* [STATED TASK]:
In the listing below, find the line that contains "cushion_front_band();" and the line that contains "for corner in". Quote both and every line between them, exactly, and nothing more.

○ ○ ○ ○ ○

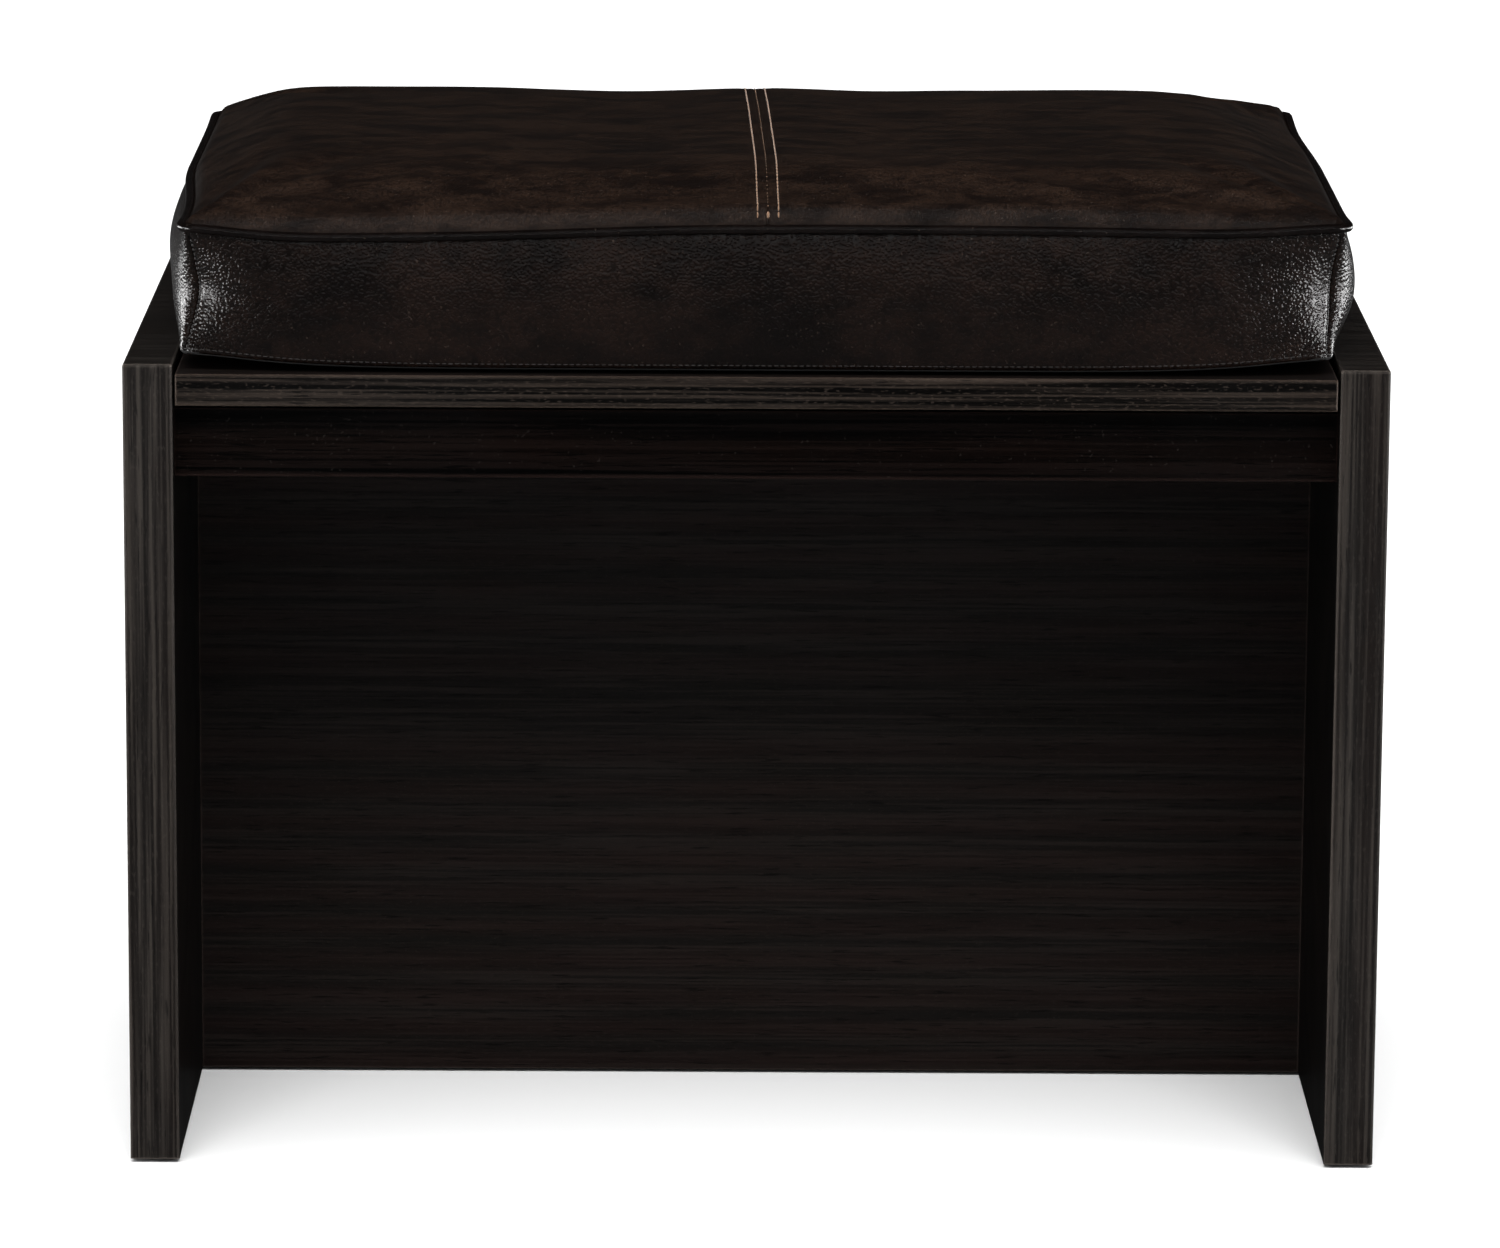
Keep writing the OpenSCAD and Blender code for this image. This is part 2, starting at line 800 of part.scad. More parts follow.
hinge_pin(LEFT);  // left_hinge_pin
hinge_pin(RIGHT);  // right_hinge_pin
hinge_lid_screws();
lid_bumpers();
hook_strips();
loop_strips();
cushion_foam();
cushion_base();
cushion_top(LEFT);  // cushion_top_left
cushion_top(RIGHT);  // cushion_top_right
cushion_front_band();
cushion_rear_band();
cushion_side_band(LEFT);  // cushion_left_band
cushion_side_band(RIGHT);  // cushion_right_band
cushion_piping();
seam_thread();
cushion_zip();
zip_slider();
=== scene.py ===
"""Dress a storage bench: a laminate carcass, a lift-up seat and a boxed, piped leather cushion."""

import logging
import math
from collections.abc import Callable
from dataclasses import dataclass, field
from enum import Enum, IntEnum

import bmesh
import bpy
from mathutils import Matrix, Vector, noise
from mathutils.bvhtree import BVHTree


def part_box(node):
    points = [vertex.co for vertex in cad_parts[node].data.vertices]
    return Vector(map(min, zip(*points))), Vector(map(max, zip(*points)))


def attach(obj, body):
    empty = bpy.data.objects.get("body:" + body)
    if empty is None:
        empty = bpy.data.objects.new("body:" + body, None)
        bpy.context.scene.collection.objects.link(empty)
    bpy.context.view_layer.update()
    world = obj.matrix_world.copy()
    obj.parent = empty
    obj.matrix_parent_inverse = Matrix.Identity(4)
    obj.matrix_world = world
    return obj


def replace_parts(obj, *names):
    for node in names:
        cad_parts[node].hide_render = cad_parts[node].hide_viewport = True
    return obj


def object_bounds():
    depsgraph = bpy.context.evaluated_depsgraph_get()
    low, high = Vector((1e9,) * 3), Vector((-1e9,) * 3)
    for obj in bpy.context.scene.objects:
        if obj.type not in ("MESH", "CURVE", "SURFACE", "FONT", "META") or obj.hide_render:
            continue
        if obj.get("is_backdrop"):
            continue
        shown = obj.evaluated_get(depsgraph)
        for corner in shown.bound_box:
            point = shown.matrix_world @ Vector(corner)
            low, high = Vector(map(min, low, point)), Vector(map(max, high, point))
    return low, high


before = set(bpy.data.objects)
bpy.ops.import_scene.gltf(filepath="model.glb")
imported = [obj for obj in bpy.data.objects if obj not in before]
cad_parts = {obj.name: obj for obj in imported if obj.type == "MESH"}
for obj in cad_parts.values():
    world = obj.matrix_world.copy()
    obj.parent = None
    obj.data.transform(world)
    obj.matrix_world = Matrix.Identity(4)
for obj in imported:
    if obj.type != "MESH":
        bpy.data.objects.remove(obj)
CAD_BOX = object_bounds()

LOG = logging.getLogger("storage_bench")
MM = 0.001
SMALL = 1e-6

Socket = bpy.types.NodeSocket
Pair = tuple[float, float]
Triple = tuple[float, float, float]
Colour = Triple


# ---------- Nodes ----------


class Sheet:
    """One node tree, with short calls that add nodes to it and join them."""

    def __init__(self, tree: bpy.types.NodeTree) -> None:
        """Work on one tree.

        Args:
            tree: The tree that the nodes go into.
        """
        self.tree = tree

    def add(self, kind: str, values: dict | None = None, **settings: object) -> bpy.types.Node:
        """Add one node.

        Args:
            kind: The node's type.
            values: What each input gets, which is a value or a socket to link from.
            settings: Properties of the node itself.

        Returns:
            The new node.
        """
        node = self.tree.nodes.new(kind)
        for name, value in settings.items():
            setattr(node, name, value)
        for name, value in (values or {}).items():
            if isinstance(value, Socket):
                self.tree.links.new(value, node.inputs[name])
            else:
                node.inputs[name].default_value = value
        return node

    def effect(self, group: bpy.types.NodeTree, **values: object) -> bpy.types.Node:
        """Place a shared effect, with its inputs by name, where _ stands for a space."""
        named = {name.replace("_", " "): value for name, value in values.items()}
        return self.add("ShaderNodeGroup", named, node_tree=group)

    def maths(self, operation: str, *values: object) -> Socket:
        """Add a Math node and return its result."""
        return self.add("ShaderNodeMath", dict(enumerate(values)), operation=operation).outputs[0]

    def times(self, value: Socket, factor: float) -> Socket:
        """Multiply a number by a factor."""
        return self.maths("MULTIPLY", value, factor)

    def stretch(
        self, place: Socket, scale: Triple, turn: Triple = (0, 0, 0), shift: Triple = (0, 0, 0)
    ) -> Socket:
        """Scale, turn and shift a pattern's coordinates."""
        values = {"Vector": place, "Scale": scale, "Rotation": turn, "Location": shift}
        return self.add("ShaderNodeMapping", values).outputs[0]

    def noise(self, place: Socket, scale: float, detail: float = 2.0, distortion: float = 0.0) -> Socket:
        """Add a Noise texture and return its factor."""
        values = {"Vector": place, "Scale": scale, "Detail": detail, "Distortion": distortion}
        return self.add("ShaderNodeTexNoise", values).outputs["Fac"]

    def span(
        self, value: Socket, low: float, high: float, to_low: float = 0.0, to_high: float = 1.0
    ) -> Socket:
        """Remap a number smoothly from one span to another, held at its ends."""
        values = {"Value": value, "From Min": low, "From Max": high, "To Min": to_low, "To Max": to_high}
        return self.add("ShaderNodeMapRange", values, interpolation_type="SMOOTHSTEP").outputs[0]

    def tint(self, mask: Socket, low: object, high: object) -> Socket:
        """Blend two colours, each an RGB tuple or a socket, by a mask."""
        values = {0: mask}
        for index, colour in ((6, low), (7, high)):
            values[index] = colour if isinstance(colour, Socket) else (*colour, 1.0)
        return self.add("ShaderNodeMix", values, data_type="RGBA").outputs[2]

    def bump(self, height: Socket, strength: float, distance: float, base: Socket | None = None) -> Socket:
        """Turn a height into a normal, over a base normal if one is given; the distance is in metres."""
        values = {"Height": height, "Strength": strength, "Distance": distance}
        if base is not None:
            values["Normal"] = base
        return self.add("ShaderNodeBump", values).outputs[0]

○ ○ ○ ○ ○

* [RESULT]:
cushion_front_band();
cushion_rear_band();
cushion_side_band(LEFT);  // cushion_left_band
cushion_side_band(RIGHT);  // cushion_right_band
cushion_piping();
seam_thread();
cushion_zip();
zip_slider();
=== scene.py ===
"""Dress a storage bench: a laminate carcass, a lift-up seat and a boxed, piped leather cushion."""

import logging
import math
from collections.abc import Callable
from dataclasses import dataclass, field
from enum import Enum, IntEnum

import bmesh
import bpy
from mathutils import Matrix, Vector, noise
from mathutils.bvhtree import BVHTree


def part_box(node):
    points = [vertex.co for vertex in cad_parts[node].data.vertices]
    return Vector(map(min, zip(*points))), Vector(map(max, zip(*points)))


def attach(obj, body):
    empty = bpy.data.objects.get("body:" + body)
    if empty is None:
        empty = bpy.data.objects.new("body:" + body, None)
        bpy.context.scene.collection.objects.link(empty)
    bpy.context.view_layer.update()
    world = obj.matrix_world.copy()
    obj.parent = empty
    obj.matrix_parent_inverse = Matrix.Identity(4)
    obj.matrix_world = world
    return obj


def replace_parts(obj, *names):
    for node in names:
        cad_parts[node].hide_render = cad_parts[node].hide_viewport = True
    return obj


def object_bounds():
    depsgraph = bpy.context.evaluated_depsgraph_get()
    low, high = Vector((1e9,) * 3), Vector((-1e9,) * 3)
    for obj in bpy.context.scene.objects:
        if obj.type not in ("MESH", "CURVE", "SURFACE", "FONT", "META") or obj.hide_render:
            continue
        if obj.get("is_backdrop"):
            continue
        shown = obj.evaluated_get(depsgraph)
        for corner in shown.bound_box:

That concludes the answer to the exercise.